Afin de faciliter de telles initiatives, le Secrétaire général a également appelé à « accélérer les efforts de normalisation des rapports d’étape, dans un format ouvert et via des plateformes publiques qui alimentent le Portail mondial de l’ONU sur l’action pour le climat » afin de combler les lacunes du manque d’autorités tierces crédibles universellement reconnues en la matière. Ces données open source assureraient alors la publicité et la mise en commun des bonnes pratiques à travers les différents secteurs de la transition.

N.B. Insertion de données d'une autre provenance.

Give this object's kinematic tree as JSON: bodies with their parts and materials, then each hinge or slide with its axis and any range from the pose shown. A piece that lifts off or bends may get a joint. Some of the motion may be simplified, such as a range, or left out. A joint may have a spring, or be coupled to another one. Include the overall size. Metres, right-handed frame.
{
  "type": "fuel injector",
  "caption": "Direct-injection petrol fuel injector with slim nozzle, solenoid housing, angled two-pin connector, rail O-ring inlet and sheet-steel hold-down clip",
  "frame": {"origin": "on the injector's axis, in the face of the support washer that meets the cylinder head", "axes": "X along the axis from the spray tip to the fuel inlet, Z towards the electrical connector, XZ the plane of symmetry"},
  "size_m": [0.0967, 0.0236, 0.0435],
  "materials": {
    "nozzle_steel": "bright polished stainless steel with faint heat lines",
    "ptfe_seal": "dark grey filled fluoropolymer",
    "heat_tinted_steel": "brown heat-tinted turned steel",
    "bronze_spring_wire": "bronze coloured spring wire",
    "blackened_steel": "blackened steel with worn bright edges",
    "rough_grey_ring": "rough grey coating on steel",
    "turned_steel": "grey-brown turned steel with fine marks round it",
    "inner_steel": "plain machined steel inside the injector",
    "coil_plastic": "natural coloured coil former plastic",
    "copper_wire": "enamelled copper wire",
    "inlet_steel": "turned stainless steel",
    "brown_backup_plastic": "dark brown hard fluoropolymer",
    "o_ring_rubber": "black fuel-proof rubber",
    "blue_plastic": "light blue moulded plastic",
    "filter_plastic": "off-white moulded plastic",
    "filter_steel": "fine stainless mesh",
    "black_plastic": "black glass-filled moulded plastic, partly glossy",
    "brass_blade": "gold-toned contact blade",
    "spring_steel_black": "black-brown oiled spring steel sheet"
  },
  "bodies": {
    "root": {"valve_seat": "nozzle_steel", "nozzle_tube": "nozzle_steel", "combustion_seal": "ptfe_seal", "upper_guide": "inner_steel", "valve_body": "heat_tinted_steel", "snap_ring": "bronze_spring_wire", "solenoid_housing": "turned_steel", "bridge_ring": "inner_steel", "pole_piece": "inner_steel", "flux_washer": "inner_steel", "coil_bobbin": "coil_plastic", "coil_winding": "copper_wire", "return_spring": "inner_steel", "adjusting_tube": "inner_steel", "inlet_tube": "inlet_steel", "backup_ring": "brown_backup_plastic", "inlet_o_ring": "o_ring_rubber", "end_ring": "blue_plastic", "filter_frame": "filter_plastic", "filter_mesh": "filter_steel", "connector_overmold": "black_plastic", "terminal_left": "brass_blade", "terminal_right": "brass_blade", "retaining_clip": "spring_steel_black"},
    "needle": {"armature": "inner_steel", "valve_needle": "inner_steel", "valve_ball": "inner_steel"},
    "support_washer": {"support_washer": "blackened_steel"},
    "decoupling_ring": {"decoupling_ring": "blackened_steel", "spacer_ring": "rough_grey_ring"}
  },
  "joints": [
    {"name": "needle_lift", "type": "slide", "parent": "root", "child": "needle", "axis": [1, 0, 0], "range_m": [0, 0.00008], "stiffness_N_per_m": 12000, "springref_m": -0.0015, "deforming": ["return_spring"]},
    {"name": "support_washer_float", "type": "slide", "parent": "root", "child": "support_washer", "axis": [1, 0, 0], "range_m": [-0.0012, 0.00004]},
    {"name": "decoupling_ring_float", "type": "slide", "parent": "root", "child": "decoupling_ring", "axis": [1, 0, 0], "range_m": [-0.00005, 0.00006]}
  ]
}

Décarboner avant de compenser
Autre condition indispensable pour un objectif crédible de neutralité carbone : réduire en priorité et le plus possible les émissions de gaz à effet de serre des activités de l’organisation avant de chercher à les compenser. Ainsi, s’il apparaît de plus en plus facile de compenser certaines activités particulièrement émettrices en achetant des « crédits carbones », de tels comportements ne suffisent pas à assurer l’avenir environnemental de notre planète.
« Les acteurs non étatiques ne peuvent pas acheter des crédits bon marché qui manquent souvent d’intégrité au lieu de réduire immédiatement leurs propres émissions tout au long de leur chaîne de valeur », explique le rapport.
Faire un don pour planter quelques arbres à l’autre bout du monde n’est donc pas suffisant pour compenser les émissions d’un vol Paris-New York, avis aux compagnies aériennes !
Contrer les lobby de l’immobilisme climatique
Dernier point mais pas des moindres, les experts insistent également sur la nécessité de limiter le lobbyisme menaçant les initiatives environnementales : « Les acteurs non étatiques ne peuvent pas faire pression pour saper les politiques climatiques ambitieuses du gouvernement, soit directement, soit par le biais d’associations professionnelles ou d’autres corps ». Au lieu de cela, le rapport appelle à un alignement moral entre le plaidoyer public des entreprises, leurs stratégies de gouvernance et commerciales internes et leurs engagements climatiques véridiques.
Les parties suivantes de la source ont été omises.